Three Strategies: Extend Life × Cut Energy
Chart 1: Three Strategies to Make Filters More Sustainable
Extend life, cut energy, reduce waste — all three at once
Media modification
Structure optimization
Functional nano coating
Synthesis of Separation and Purification Technology 2025. The three directions align with international regulation (EU Ecodesign, Energy Label).
The paper's three paths:
Strategy 1: Media modification
Physical or chemical treatment to improve fiber properties:
- ▸Plasma treatment — modify surface energy, boost hydrophilicity / hydrophobicity
- ▸Chemical grafting — attach specific functional groups, improve acid / base / oxidation resistance
- ▸Nano-particle deposition — apply silver, copper, or TiO₂ nano-particles for mechanical strength or added function
Effect: in the same environment, modified media can last 30–60 % longer than unmodified.
Strategy 2: Structural optimization
CFD (Computational Fluid Dynamics) simulation optimizes pleat geometry and spacing.
Traditional pleats are "designed by experience" — too dense clogs early, too loose wastes area.
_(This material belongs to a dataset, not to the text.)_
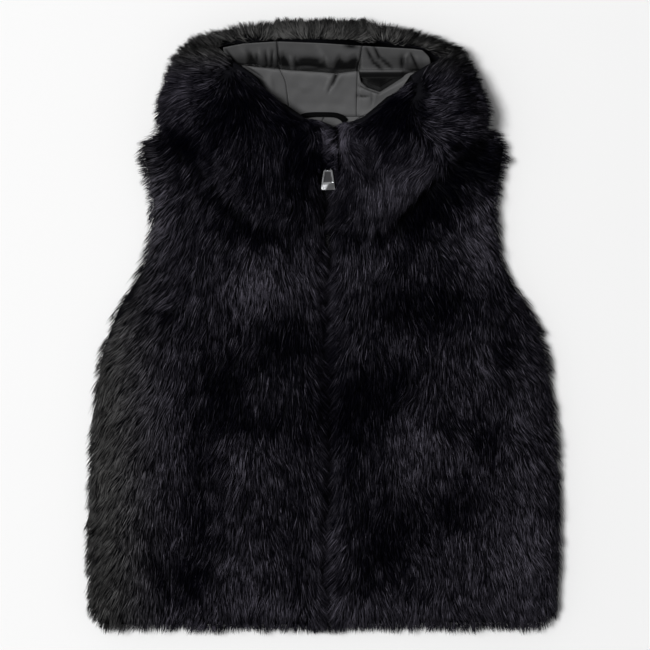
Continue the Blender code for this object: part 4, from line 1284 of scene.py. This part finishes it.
FLOOR_HALF = 6.0
KEY_PLACE = (-2.7, 0.45, 7.8)
KEY_SIZE = 2.7
KEY_POWER = 580.0
SURROUND = (-0.25, 0.25, 0.34, 0.16)  # from this x to that one its strength goes from the third to the fourth
CAMERA_DISTANCE = 4.0
FRAME_WIDTH = 0.728  # how much of the floor the picture is wide
FRAME_MIDDLE = (0.0011, 0.0022)


def build_stage():
    """A pale floor, a large soft key light from the upper left, and a surround, brighter on the left."""
    mesh = bpy.data.meshes.new("floor")
    corners = [(i * FLOOR_HALF, j * FLOOR_HALF, 0) for i, j in ((-1, -1), (1, -1), (1, 1), (-1, 1))]
    mesh.from_pydata(corners, [], [(0, 1, 2, 3)])
    floor = bpy.data.objects.new("floor", mesh)
    bpy.context.scene.collection.objects.link(floor)
    paper = Finish("pale_paper", (0.9, 0.9, 0.9), 0.9, Specular_IOR_Level=0.0)
    mesh.materials.append(paper.material)

    light = bpy.data.lights.new("key", "AREA")
    light.shape, light.size, light.energy = "DISK", KEY_SIZE, KEY_POWER
    key = bpy.data.objects.new("key", light)
    place = Vector(KEY_PLACE)
    key.location = place
    key.rotation_euler = (-place).to_track_quat("-Z", "Y").to_euler()
    bpy.context.scene.collection.objects.link(key)

    world = bpy.data.worlds.new("surround")
    world.use_nodes = True
    nodes, links = world.node_tree.nodes, world.node_tree.links
    place = nodes.new("ShaderNodeTexCoord")
    axes = nodes.new("ShaderNodeSeparateXYZ")
    across = nodes.new("ShaderNodeMapRange")
    across.interpolation_type = "SMOOTHSTEP"
    for k, value in enumerate(SURROUND):
        across.inputs[1 + k].default_value = value
    links.new(place.outputs["Generated"], axes.inputs[0])
    links.new(axes.outputs[0], across.inputs[0])
    links.new(across.outputs[0], nodes["Background"].inputs["Strength"])
    nodes["Background"].inputs["Color"].default_value = (1, 1, 1, 1)
    bpy.context.scene.world = world
    bpy.context.scene.view_settings.view_transform = "Standard"


def build_camera():
    """Straight above the middle of the photograph's frame, with a long lens."""
    data = bpy.data.cameras.new("camera")
    data.sensor_width = 36.0
    data.lens = data.sensor_width * CAMERA_DISTANCE / FRAME_WIDTH
    data.clip_end = 50.0
    camera = bpy.data.objects.new("camera", data)
    camera.location = (*FRAME_MIDDLE, CAMERA_DISTANCE)
    bpy.context.scene.collection.objects.link(camera)
    bpy.context.scene.camera = camera


build_stage()
build_camera()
CFD calculates optimum spacing precisely. At the same filter area:
- ▸Initial ΔP down 10–20 %
- ▸Slower ΔP growth curve
- ▸Effective life extended per unit
Practical upshot: same area, same media, but structural tuning alone extends life.
Strategy 3: Functional nano coatings
Apply super-hydrophobic or super-hydrophilic coatings on the media:
- ▸Super-hydrophobic — water is repelled, pores don't clog with moisture. Humid environments gain substantial efficiency
- ▸Super-hydrophilic — water spreads evenly, enabling self-cleaning (flow carries away accumulated dust)
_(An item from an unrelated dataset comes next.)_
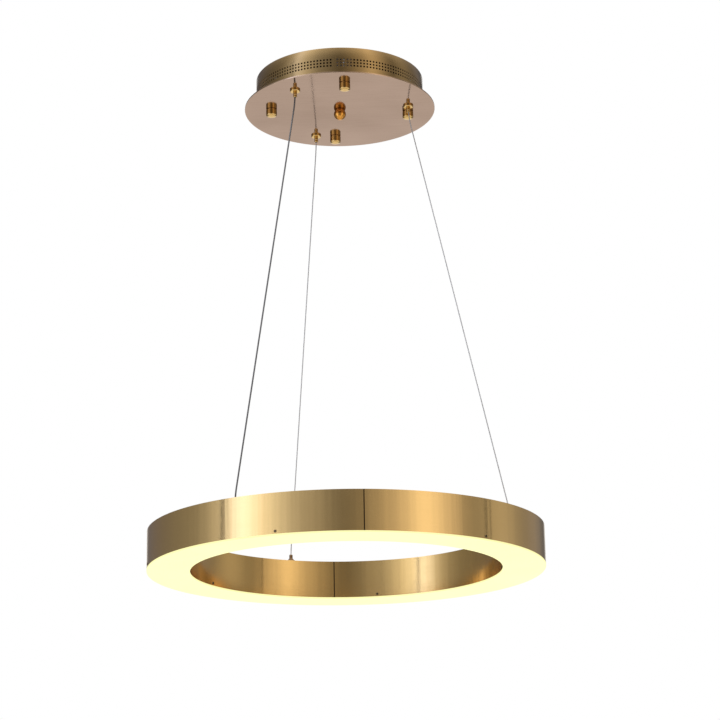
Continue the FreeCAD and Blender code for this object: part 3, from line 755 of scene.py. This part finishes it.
browned = toned_material("browned brass", spangle, (0.20, 0.14, 0.08), (0.10, 0.07, 0.04), 0.2, 0.35, 0.00001,
                         Metallic=1.0)
screw_groups = (
    ("outer", outer_radius, 1, [math.radians(-109 + 60 * i) for i in range(6)]),
    ("inner", inner_radius, -1, [math.radians(angle) for angle in (2, 78, 152, 222, 292)]))
for kind, radius, outwards, angles in screw_groups:
    screws = set_round(kind + "_button_screws", button_screw(outwards), radius, angles, browned,
                       height=screw_level)
    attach(screws, "ring")
    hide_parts(kind + "_band_screws")

# -------- wire anchors
# Turned brass sockets screwed into the channel, a flange and a nipple that the wire enters. A
# crimped ferrule on the wire's end sits in the shank, under the channel.

anchor_circle = 0.250
anchor_low, anchor_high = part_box("wire_anchors")
anchor_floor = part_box("top_channel_far")[1].z
anchor_flange = 0.0065
anchor_flange_top = anchor_floor + 0.0032
anchor_cone = 0.0056
anchor_cone_top = anchor_flange_top + 0.0030
nipple_radius = 0.00275
nipple_bevel_in = 0.0005
nipple_bevel_down = 0.0006
anchor_bevel_in = 0.0004
anchor_bevel_down = 0.0005
anchor_shank = 0.004
anchor_bore = 0.001375
ferrule_seat = 0.0026
ferrule_seat_top = anchor_low.z + 0.0052
bronzed = brushed_metal("bronzed brass", lathe_marks, (0.26, 0.150, 0.075), (0.16, 0.090, 0.045),
                        (0.62, 0.42, 0.22), 0.16, 0.28, 0.000005)
anchor = turned("anchor_socket", [
    (anchor_bore, anchor_high.z), (nipple_radius - nipple_bevel_in, anchor_high.z),
    (nipple_radius, anchor_high.z - nipple_bevel_down), (nipple_radius, anchor_cone_top),
    (anchor_cone, anchor_flange_top), (anchor_flange - anchor_bevel_in, anchor_flange_top),
    (anchor_flange, anchor_flange_top - anchor_bevel_down), (anchor_flange, anchor_floor),
    (anchor_shank, anchor_floor), (anchor_shank, anchor_low.z), (ferrule_seat, anchor_low.z),
    (ferrule_seat, ferrule_seat_top), (anchor_bore, ferrule_seat_top)],
    ease=0.0002, sides=40)
anchors = set_round("anchor_sockets", anchor, anchor_circle, list(grip_sides.values()), bronzed)
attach(anchors, "ring")
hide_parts("wire_anchors")

# -------- wires
# Two bare stainless ropes of six strands round a core, and on the left the thicker sheathed
# feed. Each is drawn straight by the ring's weight from its gripper to its anchor.

wire_top = -0.026
wire_upper_bend = underside - 0.018
wire_lower_bend = anchor_high.z + 0.005
wire_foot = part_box("wire_ferrules")[1].z
upper_reach = 0.0378        # extra points on the straights, this far from the upper bend
lower_reach = 0.0200        # and this far from the lower one
rope_diameter = 0.0018
feed_diameter = 0.0024
rope_lay = 0.011            # length of one turn of a strand
rope_steps = 12             # rings of corners in one turn of a strand
core_stride = 4             # the core has a ring at every fourth of them
sheath_step = 0.004
rope_core = 2.35            # core's radius in strand radii, with its plastic filling

rope_steel = toned_material("rope steel", spangle, (0.60, 0.60, 0.61), (0.52, 0.52, 0.54), 0.30, 0.42,
                            0.000004, Metallic=0.55)
sheath = toned_material("smoky sheath", moulding, (0.105, 0.105, 0.110), (0.075, 0.075, 0.080), 0.18, 0.30,
                        0.000004, Coat_Weight=0.4, Coat_Roughness=0.12)
dress(rope_steel, "wire_ferrules")


def wire_route(angle):
    """Corner points of a wire, the ones of its solid with one more on both sides of each bend."""
    upper = Vector((grip_circle, wire_upper_bend))
    lower = Vector((anchor_circle, wire_lower_bend))
    slant = (lower - upper).normalized()
    upright = Vector((0, 1))
    flat = [Vector((grip_circle, wire_top)), upper + upright * upper_reach, upper,
            upper + slant * upper_reach, lower - slant * lower_reach, lower,
            lower - upright * lower_reach, Vector((anchor_circle, wire_foot))]
    return [Vector(on_circle(place.x, angle, place.y)) for place in flat]


def smooth_line(points):
    """Points of the smooth curve that a route's points steer."""
    curve = bpy.data.curves.new("route", "CURVE")
    curve.dimensions = "3D"
    curve.resolution_u = 24
    spline = curve.splines.new("NURBS")
    spline.points.add(len(points) - 1)
    for place, point in zip(spline.points, points):
        place.co = (*point, 1.0)
    spline.order_u = 3
    spline.use_endpoint_u = True
    carrier = placed("route", curve)
    line = evaluated_mesh(carrier)
    found = [vertex.co.copy() for vertex in line.vertices]
    bpy.data.objects.remove(carrier)
    bpy.data.meshes.remove(line)
    return found


def stations(line, spacing):
    """Evenly spaced places and directions along a line."""
    lengths = [0.0]
    for first, second in zip(line, line[1:]):
        lengths.append(lengths[-1] + (second - first).length)
    count = max(2, int(round(lengths[-1] / spacing)))
    found, span = [], 0
    for step in range(count + 1):
        at = lengths[-1] * step / count
        while span < len(line) - 2 and lengths[span + 1] < at:
            span += 1
        part = (at - lengths[span]) / (lengths[span + 1] - lengths[span])
        direction = (line[span + 1] - line[span]).normalized()
        found.append((line[span].lerp(line[span + 1], part), direction, at))
    return found, lengths[-1]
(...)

Not theoretical. Similar coatings already run on premium solar panels and car-window water treatments. Technology is mature; cost continues to drop.
40 % Life Extension → 40 % Less Annual Waste
The most direct sustainability translation.
Assumption:
- ▸A plant replaces 10,000 filters per year (100 % landfill load)
- ▸Structural optimization + modification + coating extends life by 40 %
- ▸Actual annual replacement drops to ~7,100 units
Result:
- ▸Consumable procurement −29 %
- ▸Landfill waste −29 %
- ▸Transport / installation labor −29 %
- ▸Every filter-related environmental footprint drops proportionally
Research Priorities Going Forward
Development directions the paper flags:
1. Biodegradable media substitutes
Mainstream media (PP, PET, glass fiber) is all non-biodegradable. Research directions:
- ▸Cellulose-based — natural polymer, degradable
- ▸PLA (polylactic acid) — industrially compostable
- ▸Bio-composite — natural materials with minor synthetic reinforcement
Challenge: temperature, humidity, and strength must all meet industrial standards.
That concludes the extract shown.